Kendall pairs this long narrative, covering almost six decades of Balanchine’s life, with the paltry information we have about the final year of Ivanova’s. She spends nine pages sifting through conflicting accounts of her death, hinting at several possible conspiracies but never arriving at a clear explanation. Worse, she tries to convince readers that Ivanova remained a productive force on Balanchine’s work over those six decades, influencing ballets from Apollo (1928) to Serenade (1935), La Valse (1951), The Steadfast Tin Soldier (1975), and many more. The argument strains credulity. In spite of itself, Balanchine & the Lost Muse confirms what Linda Nochlin argued a long time ago: that if there have been no “great” women artists, it is because “greatness” has been defined primarily in masculinist terms, premised upon social institutions and expectations that tend to place men in the role of artist-genius and women in the role of artistic muse-material. That is why Ivanova and her ilk disappeared from the historical record, though it is hardly the only reason that Georgi Balanchivadze became George Balanchine and then the legendary Mr. B.
Juliet Bellow is assistant professor of art history at American University and the author, most recently, of Modernism on Stage: The Ballets Russes and the Parisian Avant-Garde (Ashgate).
Many details in the book come from Kostrovitskaya's personal archive of letters and other writings, now held in the Central State Archive of Literature and Art, St. Petersburg (TsGALI). According to Kendall, these papers contain multiple versions of many of the events related, suggesting that Kostrovitskaya's account may not be a source of wholly reliable facts.

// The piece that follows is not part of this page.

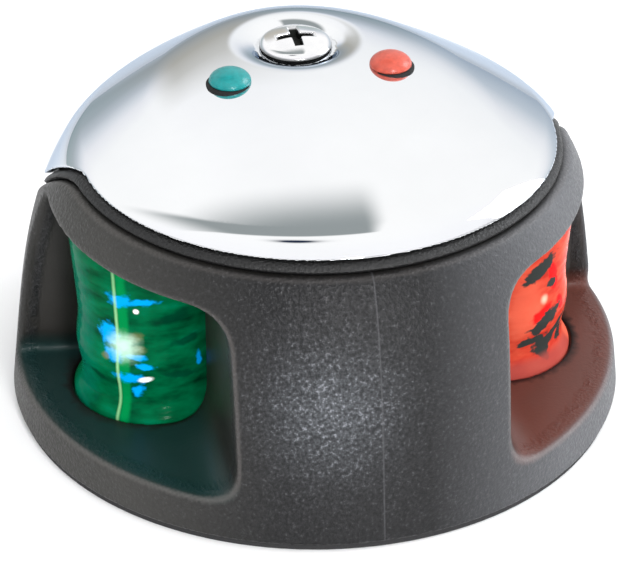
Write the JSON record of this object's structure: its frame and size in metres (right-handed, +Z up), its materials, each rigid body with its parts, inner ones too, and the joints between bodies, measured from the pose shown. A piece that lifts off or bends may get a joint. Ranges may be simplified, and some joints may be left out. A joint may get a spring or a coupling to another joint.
{
  "type": "navigation light",
  "caption": "Round deck-mount bow light: textured black body, green and red lens windows, chrome dome cover held by one screw, tell-tales on top.",
  "frame": {"origin": "centre of the round foot, on the deck plane", "axes": "+Z up from the deck; -Y towards the bow; -X starboard (green lens), +X port (red lens)"},
  "size_m": [0.0798, 0.0798, 0.0453],
  "materials": {
    "gasket_foam": "closed-cell foam",
    "base_plastic": "moulded, fine grain",
    "black_rubber": "smooth matte",
    "small_screws": "zinc plated",
    "housing_plastic": "coarse spark-eroded texture outside, smoother in the windows",
    "seal_plastic": "coarse texture",
    "brass": "turned",
    "green_lens": "clear tinted, polished, ribbed inside",
    "red_lens": "clear tinted, polished, ribbed inside",
    "baffle_white": "satin",
    "heat_sink_aluminium": "extruded",
    "led_board_white": "solder mask",
    "green_led": "lit",
    "red_led": "lit",
    "wire_insulation": "extruded",
    "circuit_board": "solder mask with copper tracks",
    "terminal_blue": "moulded",
    "chip_black": "moulded",
    "capacitor_can": "drawn can",
    "ferrite": "sintered",
    "chrome_cover": "polished",
    "green_telltale": "translucent",
    "red_telltale": "translucent",
    "screw_chrome": "polished"
  },
  "bodies": {
    "base": {"deck_gasket": "gasket_foam", "base_plate": "base_plastic", "base_seal": "black_rubber", "base_plate_screws": "small_screws", "wire_grommet": "black_rubber", "housing": "housing_plastic", "threaded_insert": "brass", "cover_seal": "seal_plastic", "green_lens": "green_lens", "red_lens": "red_lens", "green_lens_lower_seal": "black_rubber", "red_lens_lower_seal": "black_rubber", "green_lens_upper_seal": "black_rubber", "red_lens_upper_seal": "black_rubber", "green_baffle": "baffle_white", "red_baffle": "baffle_white", "green_heat_sink": "heat_sink_aluminium", "red_heat_sink": "heat_sink_aluminium", "green_led_board": "led_board_white", "red_led_board": "led_board_white", "green_led": "green_led", "red_led": "red_led", "jumper_wires": "wire_insulation", "driver_board": "circuit_board", "board_screws": "small_screws", "wire_terminal": "terminal_blue", "bridge_rectifier": "chip_black", "driver_chip": "chip_black", "capacitor": "capacitor_can", "inductor": "ferrite", "chip_resistors": "chip_black", "green_indicator_led": "green_led", "red_indicator_led": "red_led"},
    "cover": {"top_cover": "chrome_cover", "green_telltale": "green_telltale", "red_telltale": "red_telltale", "telltale_grommets": "black_rubber"},
    "washer": {"screw_washer": "black_rubber"},
    "screw": {"cover_screw": "screw_chrome"}
  },
  "joints": [
    {"name": "cover_lift", "type": "slide", "parent": "base", "child": "cover", "axis": [0, 0, 1], "range_m": [0, 0.05]},
    {"name": "screw_rise", "type": "slide", "parent": "cover", "child": "washer", "axis": [0, 0, 1], "range_m": [0, 0.0077]},
    {"name": "screw_turn", "type": "hinge", "parent": "washer", "child": "screw", "pos_m": [0, 0.0117, 0.04], "axis": [0, 0, 1], "range_deg": [0, 3961]}
  ],
  "couplings": [
    {"joint": "screw_turn", "follows": "screw_rise", "rad_per_m": 8976}
  ]
}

Apparently, Kendall found a discrepancy between Balanchine's christening document, which listed his mother as unmarried, and his official state birth certificate used to gain entry to the Imperial Theater School, which listed his parents as married. She offers as one explanation that the documents may have been doctored, for no records exist to document Meliton Balanchivadze's legal divorce from his first wife or his marriage to Maria.